GIVEN INFORMATION
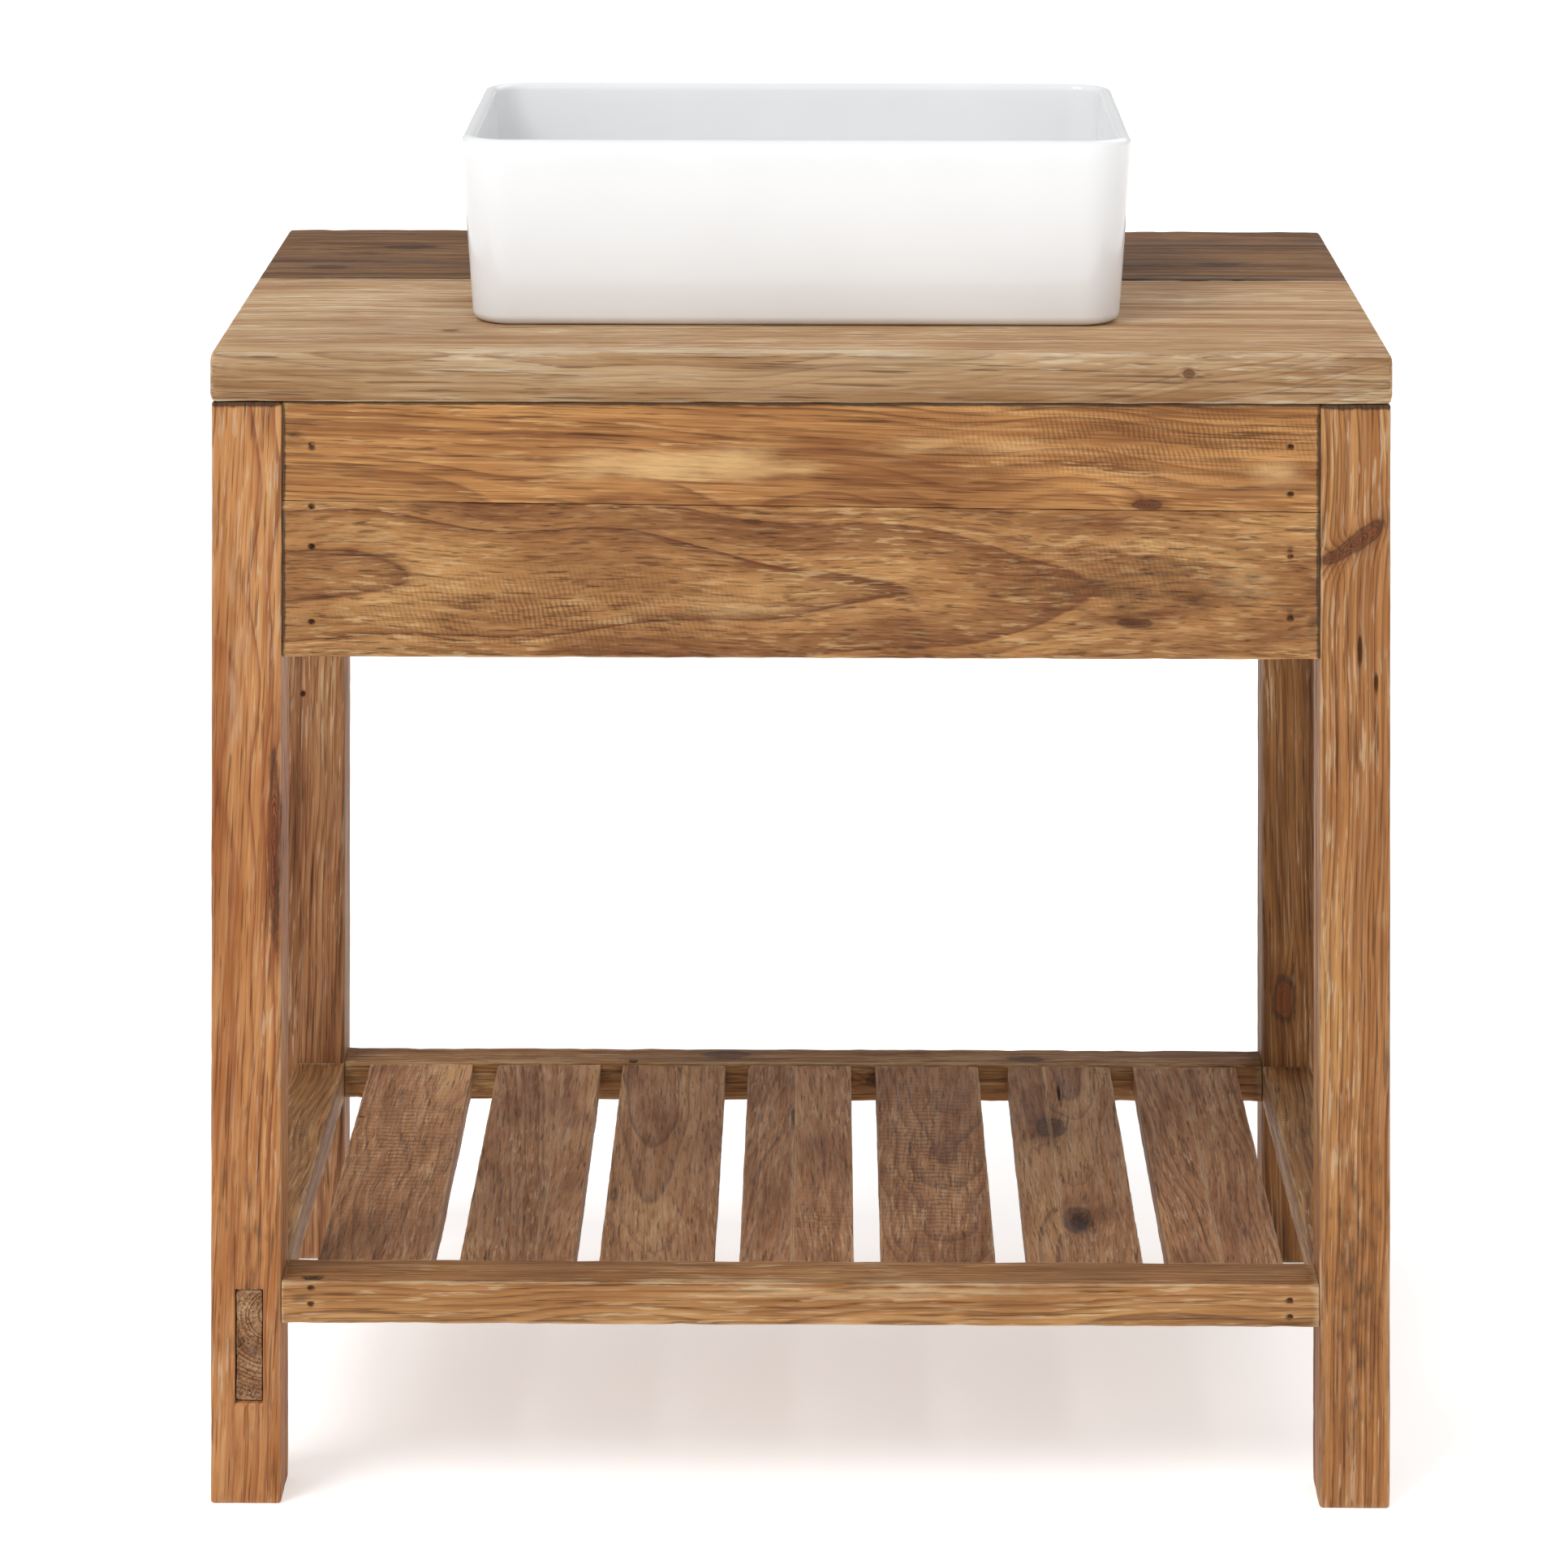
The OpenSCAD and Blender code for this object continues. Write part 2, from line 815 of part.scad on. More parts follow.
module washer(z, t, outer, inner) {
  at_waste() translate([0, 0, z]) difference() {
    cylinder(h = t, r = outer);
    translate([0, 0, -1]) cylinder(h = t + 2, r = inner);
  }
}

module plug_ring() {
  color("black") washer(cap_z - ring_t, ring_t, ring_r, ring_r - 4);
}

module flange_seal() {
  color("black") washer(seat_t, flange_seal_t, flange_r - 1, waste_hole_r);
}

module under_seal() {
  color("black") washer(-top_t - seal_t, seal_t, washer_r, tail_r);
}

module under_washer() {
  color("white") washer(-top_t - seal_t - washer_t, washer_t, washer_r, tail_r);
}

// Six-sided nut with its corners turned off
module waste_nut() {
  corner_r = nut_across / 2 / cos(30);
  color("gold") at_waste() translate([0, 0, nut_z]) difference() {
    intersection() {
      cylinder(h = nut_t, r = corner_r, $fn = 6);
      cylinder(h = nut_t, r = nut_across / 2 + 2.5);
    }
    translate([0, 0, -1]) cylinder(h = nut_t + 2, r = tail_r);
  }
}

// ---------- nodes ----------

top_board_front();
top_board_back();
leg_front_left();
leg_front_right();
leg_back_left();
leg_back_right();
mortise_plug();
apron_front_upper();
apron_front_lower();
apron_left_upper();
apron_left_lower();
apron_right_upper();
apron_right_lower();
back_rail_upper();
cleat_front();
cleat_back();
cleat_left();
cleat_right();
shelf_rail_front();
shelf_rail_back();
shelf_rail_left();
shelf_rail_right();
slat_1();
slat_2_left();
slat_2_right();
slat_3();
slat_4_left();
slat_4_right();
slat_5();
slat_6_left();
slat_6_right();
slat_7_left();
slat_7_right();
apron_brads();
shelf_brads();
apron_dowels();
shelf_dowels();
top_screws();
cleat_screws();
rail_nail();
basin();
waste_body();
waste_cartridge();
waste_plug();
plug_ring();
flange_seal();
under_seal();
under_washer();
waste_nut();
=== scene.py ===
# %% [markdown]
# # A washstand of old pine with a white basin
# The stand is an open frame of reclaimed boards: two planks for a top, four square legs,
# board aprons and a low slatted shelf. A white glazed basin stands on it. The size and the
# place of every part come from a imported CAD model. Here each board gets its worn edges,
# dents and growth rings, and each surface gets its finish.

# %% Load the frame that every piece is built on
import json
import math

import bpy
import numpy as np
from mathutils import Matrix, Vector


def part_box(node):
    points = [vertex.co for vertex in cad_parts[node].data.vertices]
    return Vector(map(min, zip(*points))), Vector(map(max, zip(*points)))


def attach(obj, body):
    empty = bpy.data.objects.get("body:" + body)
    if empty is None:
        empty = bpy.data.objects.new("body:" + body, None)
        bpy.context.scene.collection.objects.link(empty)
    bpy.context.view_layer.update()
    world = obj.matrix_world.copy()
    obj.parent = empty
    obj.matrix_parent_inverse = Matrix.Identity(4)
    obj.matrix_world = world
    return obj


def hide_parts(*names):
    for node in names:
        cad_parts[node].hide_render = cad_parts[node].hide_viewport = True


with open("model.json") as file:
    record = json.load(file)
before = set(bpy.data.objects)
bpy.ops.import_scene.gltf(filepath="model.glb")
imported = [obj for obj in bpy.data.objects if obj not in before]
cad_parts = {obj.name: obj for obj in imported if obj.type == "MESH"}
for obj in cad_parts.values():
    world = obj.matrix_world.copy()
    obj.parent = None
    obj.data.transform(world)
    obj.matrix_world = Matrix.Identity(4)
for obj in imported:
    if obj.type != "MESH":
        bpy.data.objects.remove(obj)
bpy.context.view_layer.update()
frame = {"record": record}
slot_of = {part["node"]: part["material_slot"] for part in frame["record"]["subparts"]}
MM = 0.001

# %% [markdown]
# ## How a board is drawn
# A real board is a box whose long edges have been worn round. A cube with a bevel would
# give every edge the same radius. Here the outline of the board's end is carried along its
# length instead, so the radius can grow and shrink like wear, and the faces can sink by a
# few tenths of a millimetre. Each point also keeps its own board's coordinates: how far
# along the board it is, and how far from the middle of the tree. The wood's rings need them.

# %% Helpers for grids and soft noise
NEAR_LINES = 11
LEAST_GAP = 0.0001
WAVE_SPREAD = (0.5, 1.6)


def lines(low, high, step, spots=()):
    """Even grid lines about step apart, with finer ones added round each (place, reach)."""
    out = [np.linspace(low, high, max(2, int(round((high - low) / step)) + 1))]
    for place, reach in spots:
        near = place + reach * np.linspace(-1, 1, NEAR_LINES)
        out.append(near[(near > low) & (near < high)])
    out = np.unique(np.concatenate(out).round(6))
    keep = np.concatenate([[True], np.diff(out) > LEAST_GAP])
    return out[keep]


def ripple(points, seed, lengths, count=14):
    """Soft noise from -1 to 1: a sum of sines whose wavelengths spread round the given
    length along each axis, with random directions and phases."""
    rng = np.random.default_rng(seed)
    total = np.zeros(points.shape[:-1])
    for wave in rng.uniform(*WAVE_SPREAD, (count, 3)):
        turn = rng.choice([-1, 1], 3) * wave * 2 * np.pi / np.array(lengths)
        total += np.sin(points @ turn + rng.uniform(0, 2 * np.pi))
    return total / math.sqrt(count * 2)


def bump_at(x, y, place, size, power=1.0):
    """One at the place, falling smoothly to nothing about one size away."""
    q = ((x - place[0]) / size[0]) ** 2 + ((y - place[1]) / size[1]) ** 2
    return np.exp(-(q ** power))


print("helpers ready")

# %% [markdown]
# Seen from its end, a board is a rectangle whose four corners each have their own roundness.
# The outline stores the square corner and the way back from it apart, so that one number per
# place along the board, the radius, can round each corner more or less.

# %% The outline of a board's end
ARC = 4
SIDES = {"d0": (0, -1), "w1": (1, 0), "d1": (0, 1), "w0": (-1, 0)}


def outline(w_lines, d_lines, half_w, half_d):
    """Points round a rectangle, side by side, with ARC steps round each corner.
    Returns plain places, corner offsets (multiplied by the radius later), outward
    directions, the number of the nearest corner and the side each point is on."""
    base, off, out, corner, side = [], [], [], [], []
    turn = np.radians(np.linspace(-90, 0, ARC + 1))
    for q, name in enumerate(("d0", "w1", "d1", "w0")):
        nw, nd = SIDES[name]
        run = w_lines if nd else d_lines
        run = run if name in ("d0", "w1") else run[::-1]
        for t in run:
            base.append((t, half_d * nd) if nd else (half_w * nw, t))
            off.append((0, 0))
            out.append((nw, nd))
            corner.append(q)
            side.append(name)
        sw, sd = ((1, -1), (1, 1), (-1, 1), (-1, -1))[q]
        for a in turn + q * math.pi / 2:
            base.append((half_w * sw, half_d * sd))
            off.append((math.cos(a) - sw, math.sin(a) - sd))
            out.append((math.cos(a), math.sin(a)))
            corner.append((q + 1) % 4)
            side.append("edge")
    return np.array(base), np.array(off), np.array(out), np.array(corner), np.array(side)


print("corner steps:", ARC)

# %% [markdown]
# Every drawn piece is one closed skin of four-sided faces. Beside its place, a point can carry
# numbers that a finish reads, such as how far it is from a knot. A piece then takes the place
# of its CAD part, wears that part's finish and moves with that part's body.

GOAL
Quote the listing above, but only from the line that shows "top_board_front();" through the line that shows "obj.matrix_world = world".

RESULT OF THE EXERCISE
top_board_front();
top_board_back();
leg_front_left();
leg_front_right();
leg_back_left();
leg_back_right();
mortise_plug();
apron_front_upper();
apron_front_lower();
apron_left_upper();
apron_left_lower();
apron_right_upper();
apron_right_lower();
back_rail_upper();
cleat_front();
cleat_back();
cleat_left();
cleat_right();
shelf_rail_front();
shelf_rail_back();
shelf_rail_left();
shelf_rail_right();
slat_1();
slat_2_left();
slat_2_right();
slat_3();
slat_4_left();
slat_4_right();
slat_5();
slat_6_left();
slat_6_right();
slat_7_left();
slat_7_right();
apron_brads();
shelf_brads();
apron_dowels();
shelf_dowels();
top_screws();
cleat_screws();
rail_nail();
basin();
waste_body();
waste_cartridge();
waste_plug();
plug_ring();
flange_seal();
under_seal();
under_washer();
waste_nut();
=== scene.py ===
# %% [markdown]
# # A washstand of old pine with a white basin
# The stand is an open frame of reclaimed boards: two planks for a top, four square legs,
# board aprons and a low slatted shelf. A white glazed basin stands on it. The size and the
# place of every part come from a imported CAD model. Here each board gets its worn edges,
# dents and growth rings, and each surface gets its finish.

# %% Load the frame that every piece is built on
import json
import math

import bpy
import numpy as np
from mathutils import Matrix, Vector


def part_box(node):
    points = [vertex.co for vertex in cad_parts[node].data.vertices]
    return Vector(map(min, zip(*points))), Vector(map(max, zip(*points)))


def attach(obj, body):
    empty = bpy.data.objects.get("body:" + body)
    if empty is None:
        empty = bpy.data.objects.new("body:" + body, None)
        bpy.context.scene.collection.objects.link(empty)
    bpy.context.view_layer.update()
    world = obj.matrix_world.copy()
    obj.parent = empty
    obj.matrix_parent_inverse = Matrix.Identity(4)
    obj.matrix_world = world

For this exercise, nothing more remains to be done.